Nak, ketika kamu menjadi ibu, kamu harus terbiasa dilupakan siapa dirimu, apa kebutuhanmu, apa impianmu, bahkan namamu saja sering tak tersebut. Perhatian hampir sepenuhnya teralih pada anakmu. Lakon baru sedang dimulai, dan Ia peran utamanya, kamu hanya cameo yang menopang cerita. Dan, terkadang kita akan sering berdebat tentang apa yang terbaik untuk anakmu. Ibu yang merasa punya banyak pengalaman dan kamu yang merasa cukup dibekali pengetahuan baru. Pun kamu dengan ayahnya anakmu, perasaan kalian akan timbul tenggelam. Pada masa ini dan masa setelah ini jangan pernah menyerah meski teramat lelah. Meski peranmu dianggap cameo, anakmu sepenuhnya bergantung padamu. Kamu pun akan sangat bergantung padanya. Sebab kamu adalah dunianya dan dia adalah duniamu.
Apa menjadi seorang Ibu seberat itu?
Tidak juga, selalu ada hal-hal bahagia yang juga menyertainya. Ketika testpack bergaris dua, tidak ada rasanya kebahagiaan yang melebihi hal itu. Perasaan deg-degan tiap kali “mengintip” pertumbuhan anakmu, perut yang semakin membuncit dan momen menjelang kelahirannya.
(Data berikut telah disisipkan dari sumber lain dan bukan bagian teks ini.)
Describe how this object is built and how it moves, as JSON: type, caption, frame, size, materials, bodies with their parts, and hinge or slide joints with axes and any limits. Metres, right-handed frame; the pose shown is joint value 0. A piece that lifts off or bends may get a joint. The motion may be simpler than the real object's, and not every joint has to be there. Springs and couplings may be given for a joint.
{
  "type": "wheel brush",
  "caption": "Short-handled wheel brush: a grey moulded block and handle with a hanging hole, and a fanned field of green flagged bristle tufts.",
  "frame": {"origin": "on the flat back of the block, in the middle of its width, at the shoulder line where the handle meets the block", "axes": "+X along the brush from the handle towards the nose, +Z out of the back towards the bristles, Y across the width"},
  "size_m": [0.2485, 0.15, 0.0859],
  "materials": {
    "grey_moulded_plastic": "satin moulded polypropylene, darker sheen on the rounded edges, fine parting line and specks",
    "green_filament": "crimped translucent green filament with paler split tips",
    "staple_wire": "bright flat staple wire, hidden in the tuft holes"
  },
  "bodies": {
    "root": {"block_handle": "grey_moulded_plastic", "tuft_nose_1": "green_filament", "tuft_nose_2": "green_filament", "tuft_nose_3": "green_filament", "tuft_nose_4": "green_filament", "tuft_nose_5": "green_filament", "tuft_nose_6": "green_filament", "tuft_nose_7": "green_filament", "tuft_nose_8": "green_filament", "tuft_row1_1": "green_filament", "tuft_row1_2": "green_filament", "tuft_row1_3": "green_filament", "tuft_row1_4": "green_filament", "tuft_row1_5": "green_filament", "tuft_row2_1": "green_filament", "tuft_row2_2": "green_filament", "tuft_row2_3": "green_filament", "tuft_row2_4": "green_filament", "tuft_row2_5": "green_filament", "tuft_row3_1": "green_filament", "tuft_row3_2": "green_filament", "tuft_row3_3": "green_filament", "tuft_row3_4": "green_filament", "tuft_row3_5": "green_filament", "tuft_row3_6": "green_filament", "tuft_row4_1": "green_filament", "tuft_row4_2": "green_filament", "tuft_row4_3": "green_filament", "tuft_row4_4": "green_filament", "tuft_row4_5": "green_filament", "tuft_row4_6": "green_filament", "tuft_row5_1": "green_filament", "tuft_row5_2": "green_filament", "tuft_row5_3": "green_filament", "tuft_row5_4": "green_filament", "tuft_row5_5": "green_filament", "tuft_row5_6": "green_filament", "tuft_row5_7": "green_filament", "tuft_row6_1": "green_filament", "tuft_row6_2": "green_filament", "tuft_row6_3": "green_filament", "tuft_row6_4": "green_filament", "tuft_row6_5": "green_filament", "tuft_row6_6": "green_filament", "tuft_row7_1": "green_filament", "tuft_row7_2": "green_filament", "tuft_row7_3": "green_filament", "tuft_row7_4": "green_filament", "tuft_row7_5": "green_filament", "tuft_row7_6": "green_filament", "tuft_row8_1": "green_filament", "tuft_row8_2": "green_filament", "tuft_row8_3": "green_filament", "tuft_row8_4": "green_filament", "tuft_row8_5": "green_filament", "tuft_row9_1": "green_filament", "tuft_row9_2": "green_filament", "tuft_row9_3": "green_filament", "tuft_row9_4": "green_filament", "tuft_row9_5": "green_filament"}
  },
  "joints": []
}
Apalagi saat tangis anakmu pecah untuk pertama kalinya, kamu akan merasa bahagia berkali lipat dari yang pernah dirasakan. Sejak kelahiran anakmu, kamu menjadi lebih sering tertawa, bahagia pada hal-hal kecil dan sepele. Hidup menjadi lebih menyenangkan. Semua lelah terkadang dengan mudah terbayar oleh senyuman atau rajukan manjanya.
Apa menjadi seorang Perempuan seberat itu?
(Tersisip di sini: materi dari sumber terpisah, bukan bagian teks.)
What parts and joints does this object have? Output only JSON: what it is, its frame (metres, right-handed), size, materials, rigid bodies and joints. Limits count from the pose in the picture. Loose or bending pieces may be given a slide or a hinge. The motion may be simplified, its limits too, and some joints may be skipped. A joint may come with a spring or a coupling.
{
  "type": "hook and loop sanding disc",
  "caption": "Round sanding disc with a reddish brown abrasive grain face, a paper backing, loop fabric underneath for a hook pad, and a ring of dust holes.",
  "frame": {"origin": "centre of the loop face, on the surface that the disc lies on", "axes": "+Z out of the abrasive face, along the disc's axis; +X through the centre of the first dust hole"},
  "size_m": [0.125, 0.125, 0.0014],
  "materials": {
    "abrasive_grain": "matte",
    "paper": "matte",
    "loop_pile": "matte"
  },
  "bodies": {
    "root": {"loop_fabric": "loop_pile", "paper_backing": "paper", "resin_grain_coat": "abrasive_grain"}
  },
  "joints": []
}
Tidak juga. Menjadi perempuan adalah pengalaman terbaik menjadi manusia. Kamu akan banyak menerima kasih sejak masih dikandung ibu. Memiliki pengalaman reproduksi yang kompleks, menghadapi berbagai stigma, berperan ganda dalam kehidupannya. Semua hal itu akan menjadikanmu seorang yang tangguh dan bernilai. Menjadi agen perubahan untuk dirinya sendiri.
Pada masamu, Ibu berharap perempuan sudah sepenuhnya merdeka dan setara. Punya banyak kesempatan untuk belajar, mendapatkan pekerjaan yang diinginkannya, nyaman dengan pilihan hidupnya. Tidak lagi dipandang sebelah mata hanya karena seorang perempuan.
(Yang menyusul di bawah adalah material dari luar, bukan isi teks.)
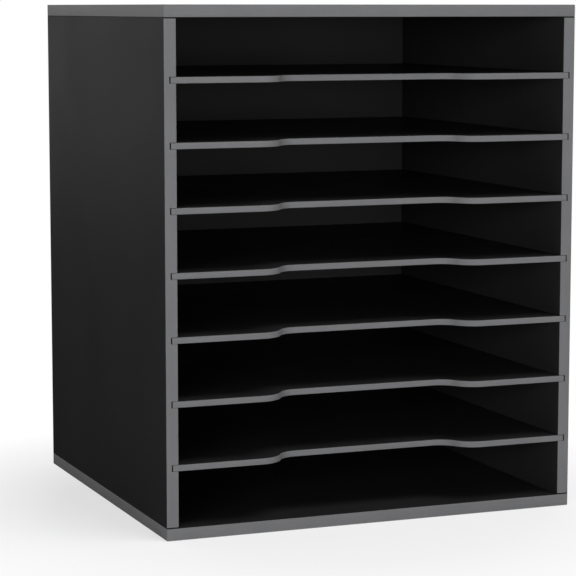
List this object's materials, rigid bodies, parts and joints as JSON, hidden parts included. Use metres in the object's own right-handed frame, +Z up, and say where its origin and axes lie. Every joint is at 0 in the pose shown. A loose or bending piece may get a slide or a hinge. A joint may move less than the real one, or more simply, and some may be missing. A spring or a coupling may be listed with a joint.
{
  "type": "desktop paper rack",
  "caption": "Open-front desktop rack for scrapbook paper: board carcass with grooved sides, back panel and thin notched shelves that slide out to the front.",
  "frame": {"origin": "centre of the footprint, on the surface that the rack stands on", "axes": "+X to the right seen from the front, +Y towards the back panel, +Z up"},
  "size_m": [0.35, 0.3224, 0.412],
  "materials": {
    "black_board": "matt black foil on fibreboard",
    "back_board": "matt black foil on thin fibreboard",
    "shelf_board": "matt black foil on thin fibreboard",
    "edge_band": "matt grey edge band",
    "screw_steel": "black oxide",
    "dowel_wood": "plain beech"
  },
  "bodies": {
    "carcass": {"top_board": "black_board", "top_front_band": "edge_band", "top_rear_band": "edge_band", "top_left_band": "edge_band", "top_right_band": "edge_band", "top_screws": "screw_steel", "top_dowels": "dowel_wood", "bottom_board": "black_board", "bottom_front_band": "edge_band", "bottom_rear_band": "edge_band", "bottom_left_band": "edge_band", "bottom_right_band": "edge_band", "bottom_screws": "screw_steel", "bottom_dowels": "dowel_wood", "left_side_board": "black_board", "left_front_band": "edge_band", "left_rear_band": "edge_band", "right_side_board": "black_board", "right_front_band": "edge_band", "right_rear_band": "edge_band", "back_panel": "back_board"},
    "shelf_1": {"shelf_1": "shelf_board", "shelf_1_band": "edge_band"},
    "shelf_2": {"shelf_2": "shelf_board", "shelf_2_band": "edge_band"},
    "shelf_3": {"shelf_3": "shelf_board", "shelf_3_band": "edge_band"},
    "shelf_4": {"shelf_4": "shelf_board", "shelf_4_band": "edge_band"},
    "shelf_5": {"shelf_5": "shelf_board", "shelf_5_band": "edge_band"},
    "shelf_6": {"shelf_6": "shelf_board", "shelf_6_band": "edge_band"},
    "shelf_7": {"shelf_7": "shelf_board", "shelf_7_band": "edge_band"}
  },
  "joints": [
    {"name": "shelf_1_slide", "type": "slide", "parent": "carcass", "child": "shelf_1", "axis": [0, -1, 0], "range_m": [0, 0.283]},
    {"name": "shelf_2_slide", "type": "slide", "parent": "carcass", "child": "shelf_2", "axis": [0, -1, 0], "range_m": [0, 0.283]},
    {"name": "shelf_3_slide", "type": "slide", "parent": "carcass", "child": "shelf_3", "axis": [0, -1, 0], "range_m": [0, 0.283]},
    {"name": "shelf_4_slide", "type": "slide", "parent": "carcass", "child": "shelf_4", "axis": [0, -1, 0], "range_m": [0, 0.283]},
    {"name": "shelf_5_slide", "type": "slide", "parent": "carcass", "child": "shelf_5", "axis": [0, -1, 0], "range_m": [0, 0.283]},
    {"name": "shelf_6_slide", "type": "slide", "parent": "carcass", "child": "shelf_6", "axis": [0, -1, 0], "range_m": [0, 0.283]},
    {"name": "shelf_7_slide", "type": "slide", "parent": "carcass", "child": "shelf_7", "axis": [0, -1, 0], "range_m": [0, 0.283]}
  ]
}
Dan semoga ketika kamu sudah bisa membaca tulisan ini, Ibu dan Ayah masih membersamaimu. Mungkin kita bisa berdiskusi tentang tulisan ini, apakah masih relevan pada masa mu nanti. Jika pun tidak, di mana pun Ibu dan Ayah akan selalu jadi orang pertama yang mendukungmu dan mencintaimu. Sampai kapan pun.